Nick Drake siempre me ha parecido como el hermano silente de Dylan, heredero del folk y del blues de Roy Harper o Robert Johnson, este último con quien guarda gran semejanza en su forma de ser y en su posterior influencia en la cultura musical. Es un músico de los que a mí me gustan, de esos con la absoluta capacidad de olvidarse de la técnica en la guitarra, signo inequívoco de autodidactismo (¿Se puede escribir esto a esta hora y en este blog?), que es como verdaderamente aprenden los grandes, dejando el peso de la interpretación en los sentimientos apoyados en unas letras que desprenden lirismo por los cuatro costados, y una sobriedad exterior que contrasta con ese infierno interior que llevaba por entrañas y que dejaba escapar a través de sus letras, como la canción que nos ocupa. Y es que, probablemente, Nick Drake sería ese tipo que se sentaba solo en clase, que en el grupo de amigos apenas abría la boca para comunicarse con los demás, si acaso reír muy de vez en cuando de forma algo falsa y cuasi articulada, y probablemente el que no follaría en las fiestas y sería visto como el freak de aquel sitio en el que se moviera. En sus letras no queda reflejado más que lo que fue, algo así como un alma errante en busca de no se sabe qué y que, visto lo visto y la edad con la que se fue a vivir bajo tierra, nunca encontró, aunque dudo que alguien sepa realmente si quizás habría muerto mucho antes si no se hubiera dedicado a componer y a tocar con su guitarra y hubiera acabado con su vida una noche en la que sus padres pensaban que había bajado a la cocina a llevar a cabo la rutina de costumbre: comer cereales. En lugar de tener una cita con los popularmente conocidos como krispies, el bueno de Nick estaba tomando un aperitivo a medianoche conformado por una buena ración de antidepresivos de esos de caballo. Desconozco si los tomó con leche.

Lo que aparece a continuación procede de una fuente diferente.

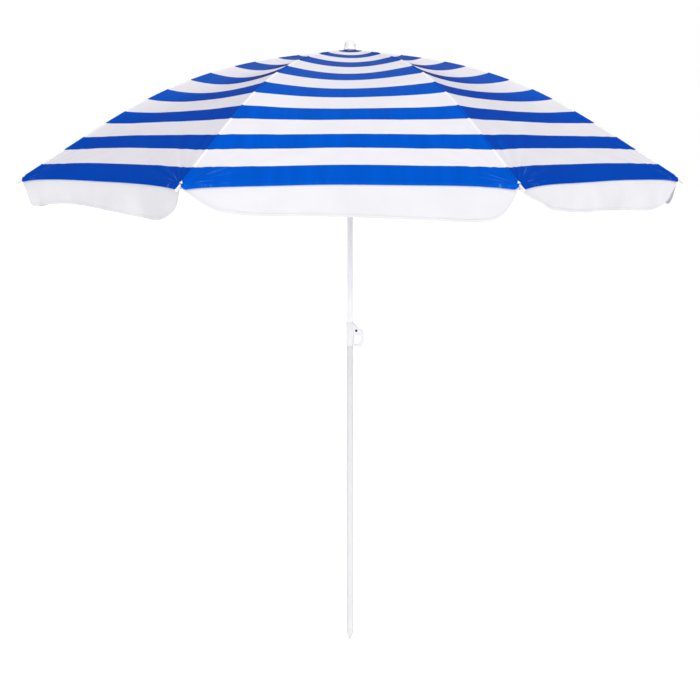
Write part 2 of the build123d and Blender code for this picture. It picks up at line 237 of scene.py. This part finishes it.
# ---- material helpers ----
class Graph:
    """A short way to write node trees."""

    def __init__(self, name):
        self.material = bpy.data.materials.new(name)
        self.material.use_nodes = True
        self.tree = self.material.node_tree
        self.tree.nodes.clear()
        self.out = self.tree.nodes.new("ShaderNodeOutputMaterial")

    def node(self, kind, inputs=None, **settings):
        n = self.tree.nodes.new(kind)
        for key, value in settings.items():
            setattr(n, key, value)
        for key, value in (inputs or {}).items():
            self.feed(n.inputs[key], value)
        return n

    def feed(self, socket, value):
        if isinstance(value, bpy.types.NodeSocket):
            self.tree.links.new(value, socket)
        elif isinstance(value, bpy.types.Node):
            self.tree.links.new(value.outputs[0], socket)
        else:
            socket.default_value = value

    def math(self, op, a, b=0.0, clamp=False):
        return self.node("ShaderNodeMath", {0: a, 1: b}, operation=op, use_clamp=clamp).outputs[0]

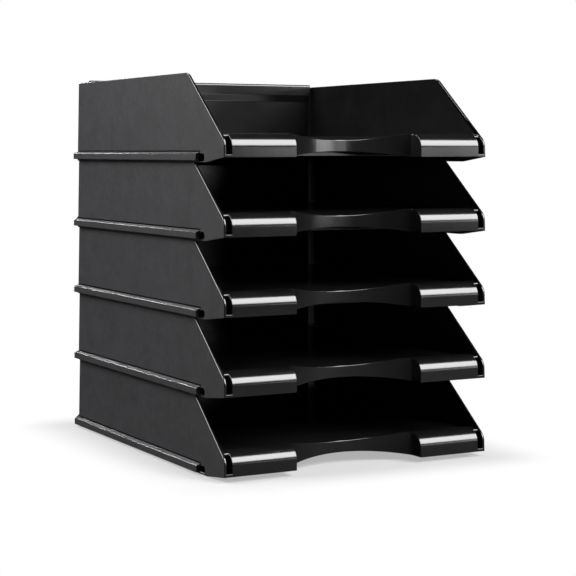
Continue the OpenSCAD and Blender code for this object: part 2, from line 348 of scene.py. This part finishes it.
def cards():
    """Black cards that keep the white surroundings out of the glossy faces."""
    for name, place in CARDS.items():
        bpy.ops.mesh.primitive_plane_add(size=1, location=place)
        card = bpy.context.object
        card.name = name
        card.scale = (CARD_SIDE, CARD_SIDE, 1)
        card.rotation_euler = facing(place, CARDS_FACE)
        material, _, shader = new_material(name + "_black")
        shader.inputs["Base Color"].default_value = CARD_COLOUR
        shader.inputs["Roughness"].default_value = CARD_ROUGHNESS
        card.data.materials.append(material)
        card.visible_camera = False
        card.visible_diffuse = False
        card.visible_shadow = False
        card.visible_transmission = False


def softbox(name, place, target, width, height, power):
    light = bpy.data.lights.new(name, "AREA")
    light.shape = "RECTANGLE"
    light.size = width
    light.size_y = height
    light.energy = power
    lamp = bpy.data.objects.new(name, light)
    lamp.location = place
    lamp.rotation_euler = facing(place, target)
    lamp.visible_camera = False
    bpy.context.scene.collection.objects.link(lamp)
    return light


def lights():
    for name, values in SOFTBOXES.items():
        softbox(name, *values)
    softbox("rail_beam", *RAIL_BEAM).spread = math.radians(RAIL_BEAM_SPREAD)


def camera():
    data = bpy.data.cameras.new("camera")
    data.sensor_width = SENSOR_WIDTH_MM
    data.lens = FOCAL_PX * SENSOR_WIDTH_MM / IMAGE_SIZE
    data.shift_x = (IMAGE_SIZE / 2 - CENTRE_X_PX) / IMAGE_SIZE
    data.shift_y = (CENTRE_Y_PX - IMAGE_SIZE / 2) / IMAGE_SIZE
    data.clip_end = CAMERA_REACH
    eye = bpy.data.objects.new("camera", data)
    eye.location = CAMERA_PLACE
    eye.rotation_euler = (
        math.radians(LEVEL_VIEW - CAMERA_TILT), 0, math.radians(-CAMERA_TURN))
    bpy.context.scene.collection.objects.link(eye)
    bpy.context.scene.camera = eye


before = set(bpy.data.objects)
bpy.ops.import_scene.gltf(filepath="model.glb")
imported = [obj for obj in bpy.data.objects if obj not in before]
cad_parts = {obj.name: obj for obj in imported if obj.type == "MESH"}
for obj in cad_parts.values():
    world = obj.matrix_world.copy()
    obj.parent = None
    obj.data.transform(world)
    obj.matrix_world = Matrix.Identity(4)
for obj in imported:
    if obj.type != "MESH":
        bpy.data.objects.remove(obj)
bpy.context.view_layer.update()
plastic = tray_plastic()
rounding = edge_plan()
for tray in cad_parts.values():
    dress_tray(tray, plastic, rounding)
world_light()
floor()
cards()
lights()
camera()
bpy.context.scene.view_settings.view_transform = "Standard"
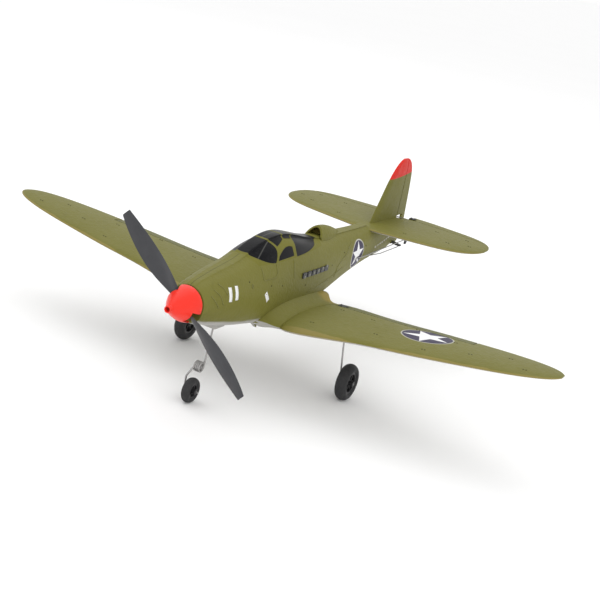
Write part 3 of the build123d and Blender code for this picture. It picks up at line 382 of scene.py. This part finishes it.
wing_paint = foam_finish("wing_paint")
underside(wing_paint, -0.25)
st, sd = wing_paint.station(), wing_paint.side()
behind = st - leading_edge(wing_paint, 91.9, 0.082, 128.5, 201.0, 10.0)
patchy = wing_paint.noise(85.0, 3.0) * 2.6 - 1.3
worn_width, worn_from = 1.0, 24.0
worn = (behind + patchy).below(worn_width, 0.6) * ((sd - worn_from) * 0.05).clamp()
wing_paint.tint = wing_paint.blend(worn * 0.6, wing_paint.tint, BARE_FOAM)
# A painted pool of light: an ochre patch where the wing root meets the body near the trailing edge.
root_station, root_side = 187.0, 21.0
root_y = (st - root_station) * 0.7
root_x = sd - root_side
lit_spot_distance = (root_x * root_x + root_y * root_y) ** 0.5
wing_paint.tint = wing_paint.blend(lit_spot_distance.below(9.0, 7.0) * 0.7, wing_paint.tint, (0.33, 0.235, 0.03))
only_left = (wing_paint.x * 1000.0).math("GREATER_THAN", 0.0)
upper = wing_paint.lean().math("GREATER_THAN", 0.0) * only_left
disc_side, disc_station, disc_radius, star_reach = 110.1, 138.8, 16.2, 15.6
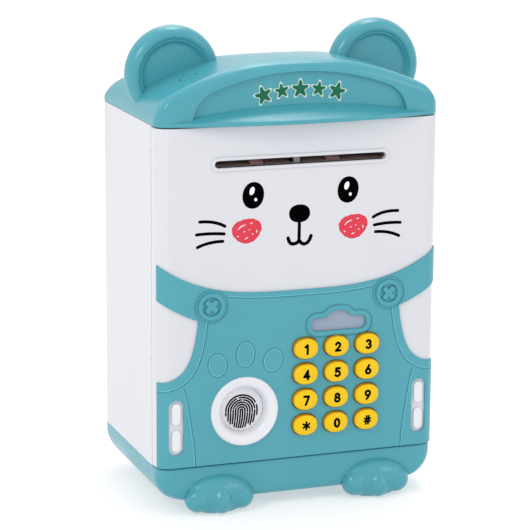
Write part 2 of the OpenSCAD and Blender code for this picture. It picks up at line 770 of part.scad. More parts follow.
rear_housing();
top_cap();
ear(-1);  // left_ear
ear(1);  // right_ear
ear_screws();
cap_screws();
base_tray();
paw(-1);  // left_paw
paw(1);  // right_paw
rear_feet();
cash_floor();
base_screws();
battery_cover();
battery_cover_screw();
battery_cells();
battery_contacts();
speaker();
hinge_pins();
lock_keeper();
door_panel();
bib_panel();
status_window();
indicator_leds();
fingerprint_bezel();
touch_switch();
key_membrane();
control_board();
inner_cover();
inner_cover_screws();
bill_guide();
feed_motor();
lock_solenoid();
key(0);  // key_1
key(1);  // key_2
key(2);  // key_3
key(3);  // key_4
key(4);  // key_5
key(5);  // key_6
key(6);  // key_7
key(7);  // key_8
key(8);  // key_9
key(9);  // key_star
key(10);  // key_0
key(11);  // key_hash
fingerprint_pad();
drive_shaft();
drive_rollers();
drive_gear();
motor_pinion();
pinch_shaft();
pinch_rollers();
bill_sensor_lever();
lock_bolt();
lock_spring();
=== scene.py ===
"""Looks of a toy savings bank with a hinged front door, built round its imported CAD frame.

Lengths are in millimetres while a piece is modelled, and in metres once it is finished.
+Z is up, the front faces -Y, and X is zero on the middle plane.
"""

from __future__ import annotations

import json
import logging
import math
from collections.abc import Callable, Iterator, Sequence
from contextlib import contextmanager
from dataclasses import dataclass, field
from enum import Enum

import bmesh
import bpy
from mathutils import Matrix, Vector

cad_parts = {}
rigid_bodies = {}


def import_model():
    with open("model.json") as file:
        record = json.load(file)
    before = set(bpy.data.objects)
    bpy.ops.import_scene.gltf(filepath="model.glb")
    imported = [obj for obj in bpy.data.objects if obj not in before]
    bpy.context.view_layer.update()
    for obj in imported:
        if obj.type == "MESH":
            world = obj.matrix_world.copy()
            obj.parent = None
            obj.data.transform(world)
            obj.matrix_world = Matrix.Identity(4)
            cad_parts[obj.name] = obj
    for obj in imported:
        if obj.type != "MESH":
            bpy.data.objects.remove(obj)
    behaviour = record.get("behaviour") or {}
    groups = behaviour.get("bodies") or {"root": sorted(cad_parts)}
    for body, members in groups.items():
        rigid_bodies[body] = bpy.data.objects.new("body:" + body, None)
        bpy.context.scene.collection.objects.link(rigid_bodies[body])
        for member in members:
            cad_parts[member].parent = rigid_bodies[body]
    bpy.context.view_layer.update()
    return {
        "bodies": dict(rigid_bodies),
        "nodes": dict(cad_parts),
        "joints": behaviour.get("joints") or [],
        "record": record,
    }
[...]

Time has told me es mi canción favorita de una especie de Jeff Buckley sin su belleza y su portentosa voz, quizás el resumen de todo aquello que significa la relación entre dos personas, y donde sumerge a aquel que le escucha en una especie de magia simpática, pudiendo hacer creíble todo aquello que oye, y por qué no, haciéndolo real, pues sus letras no son más que transmutaciones de aquello que se llama vida, eso que yo mismo despercidio ahora mismo escribiendo en este blog que más de uno tildará de gafapasta, cuando realmente no lo soy, a pesar de tener dos pares de gafas, y uno de ellos, el suplente, ser de pasta. No hay mucho que decir, explicar la música es quizás el gran cáncer de ésta, aquellos entendidos que escriben en revistas de gran prestigio y escasa calidad no paran de hacer, creando un bucle entre ellos y los lectores de continua retroinfluencia que llega a ser patética, pero oye, tienen un prestigio bien ganado por ser capaces de explicar en una publicación lo que el resto de mortales con dos dedos de frente somos capaces de ver: que este tipo era un genio y que llega al alma más directo que cualquiera que se precie cantautor comprometido, apoyándose únicamente en su poesía y en su guitarra, con una pequeña ayuda de antidepresivos y malas relaciones personales, quizás el gran caldo de cultivo para el mejor arte del siglo XX. ¿Qué habría sido del cine, la música o la literatura sin los atormentados? Que habríamos adelantado la llegada del siglo XXI hace mucho tiempo.